**Task to complete**
Please write out the material below exactly as given.

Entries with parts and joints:
+ + +

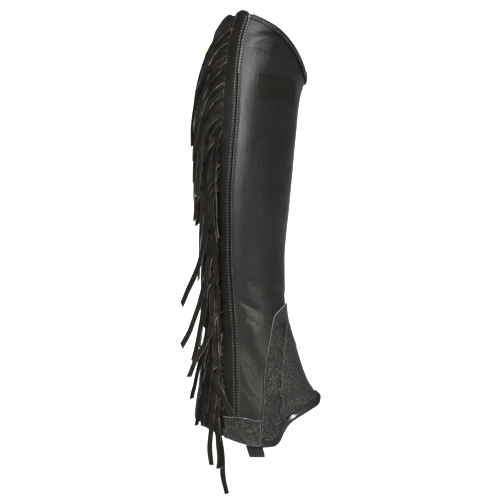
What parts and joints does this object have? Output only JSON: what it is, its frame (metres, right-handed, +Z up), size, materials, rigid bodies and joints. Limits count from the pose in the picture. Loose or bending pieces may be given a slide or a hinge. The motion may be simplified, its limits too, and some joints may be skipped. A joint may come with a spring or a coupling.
{
  "type": "half chap",
  "caption": "Hollow black leather half chap for a lower leg, with a suede fringe, a closed back zip and an elastic stirrup.",
  "frame": {"origin": "on the leg's axis inside the calf, level with its widest ring, where the leg holds the chap up", "axes": "+Z up the leg, +X forward to the toe, the outer side with the fringed seam faces -Y"},
  "size_m": [0.1482, 0.1143, 0.4939],
  "materials": {
    "smooth_leather": "smooth, semi-gloss",
    "plain_leather": "smooth, satin",
    "pebbled_leather": "pebbled grain",
    "binding_leather": "glossy, folded",
    "patch_leather": "matt",
    "band_leather": "worn, creased",
    "suede": "napped suede",
    "elastic": "woven elastic",
    "zip_tape": "woven tape",
    "brass": "worn brass"
  },
  "bodies": {
    "chap": {"outer_panel": "smooth_leather", "inner_panel": "plain_leather", "back_panel": "plain_leather", "foot_piece": "pebbled_leather", "instep_piece": "pebbled_leather", "top_binding": "binding_leather", "hem_binding": "binding_leather", "patch": "patch_leather", "ankle_band": "band_leather", "stirrup": "elastic", "fringe": "suede", "zip_tape_outer": "zip_tape", "zip_tape_inner": "zip_tape", "zip_teeth": "brass", "zip_slider": "brass"},
    "pull": {"zip_pull": "brass"}
  },
  "joints": [
    {"name": "pull_swing", "type": "hinge", "parent": "chap", "child": "pull", "pos_m": [-0.04279, -0.00488, 0.08179], "axis": [-0.0716, 0.9974, 0], "range_deg": [0, 150]}
  ]
}
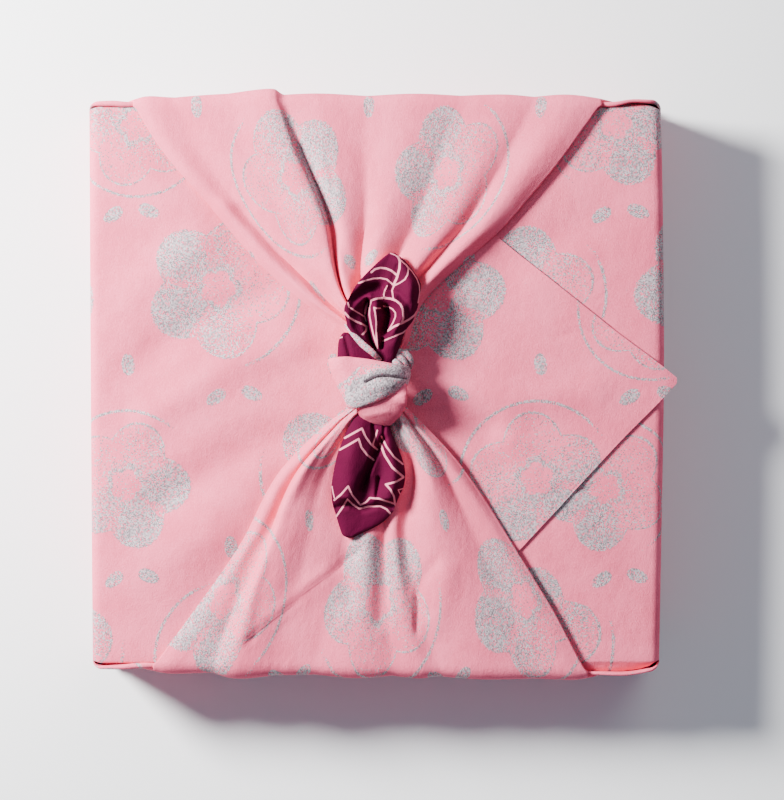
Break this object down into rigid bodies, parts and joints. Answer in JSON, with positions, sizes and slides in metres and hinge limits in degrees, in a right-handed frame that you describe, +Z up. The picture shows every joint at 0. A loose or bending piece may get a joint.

+ + +

**Output for this task**
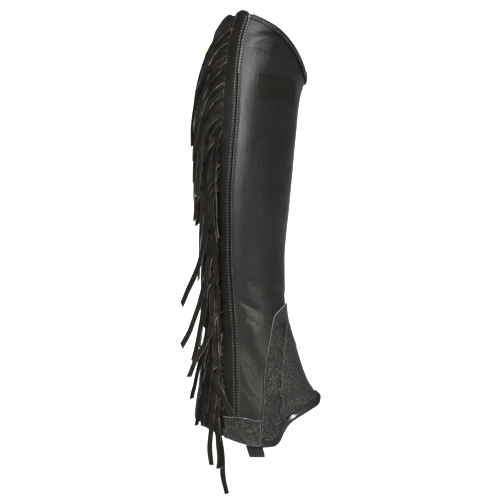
What parts and joints does this object have? Output only JSON: what it is, its frame (metres, right-handed, +Z up), size, materials, rigid bodies and joints. Limits count from the pose in the picture. Loose or bending pieces may be given a slide or a hinge. The motion may be simplified, its limits too, and some joints may be skipped. A joint may come with a spring or a coupling.
{
  "type": "half chap",
  "caption": "Hollow black leather half chap for a lower leg, with a suede fringe, a closed back zip and an elastic stirrup.",
  "frame": {"origin": "on the leg's axis inside the calf, level with its widest ring, where the leg holds the chap up", "axes": "+Z up the leg, +X forward to the toe, the outer side with the fringed seam faces -Y"},
  "size_m": [0.1482, 0.1143, 0.4939],
  "materials": {
    "smooth_leather": "smooth, semi-gloss",
    "plain_leather": "smooth, satin",
    "pebbled_leather": "pebbled grain",
    "binding_leather": "glossy, folded",
    "patch_leather": "matt",
    "band_leather": "worn, creased",
    "suede": "napped suede",
    "elastic": "woven elastic",
    "zip_tape": "woven tape",
    "brass": "worn brass"
  },
  "bodies": {
    "chap": {"outer_panel": "smooth_leather", "inner_panel": "plain_leather", "back_panel": "plain_leather", "foot_piece": "pebbled_leather", "instep_piece": "pebbled_leather", "top_binding": "binding_leather", "hem_binding": "binding_leather", "patch": "patch_leather", "ankle_band": "band_leather", "stirrup": "elastic", "fringe": "suede", "zip_tape_outer": "zip_tape", "zip_tape_inner": "zip_tape", "zip_teeth": "brass", "zip_slider": "brass"},
    "pull": {"zip_pull": "brass"}
  },
  "joints": [
    {"name": "pull_swing", "type": "hinge", "parent": "chap", "child": "pull", "pos_m": [-0.04279, -0.00488, 0.08179], "axis": [-0.0716, 0.9974, 0], "range_deg": [0, 150]}
  ]
}
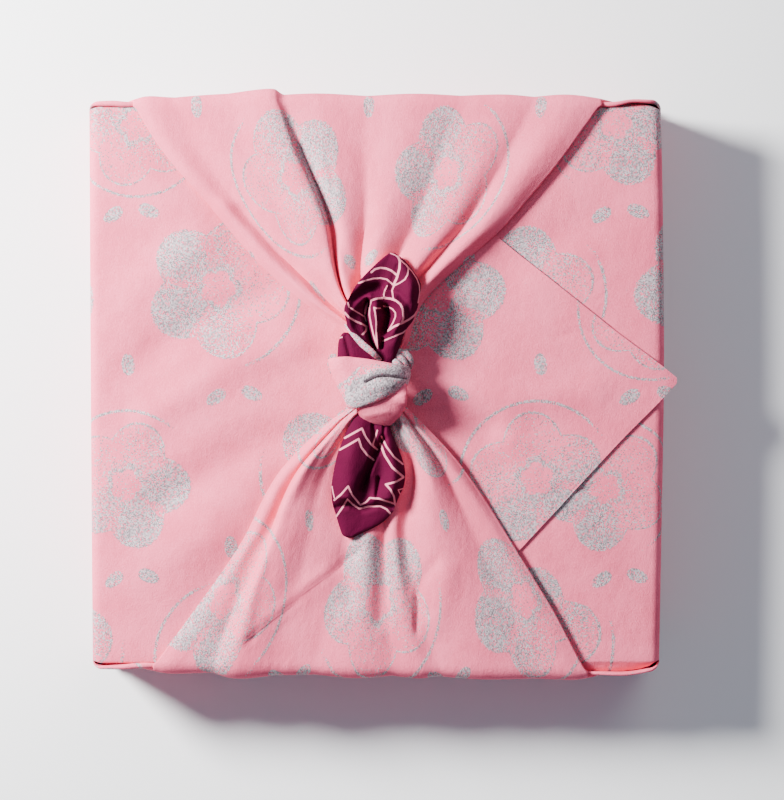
Break this object down into rigid bodies, parts and joints. Answer in JSON, with positions, sizes and slides in metres and hinge limits in degrees, in a right-handed frame that you describe, +Z up. The picture shows every joint at 0. A loose or bending piece may get a joint.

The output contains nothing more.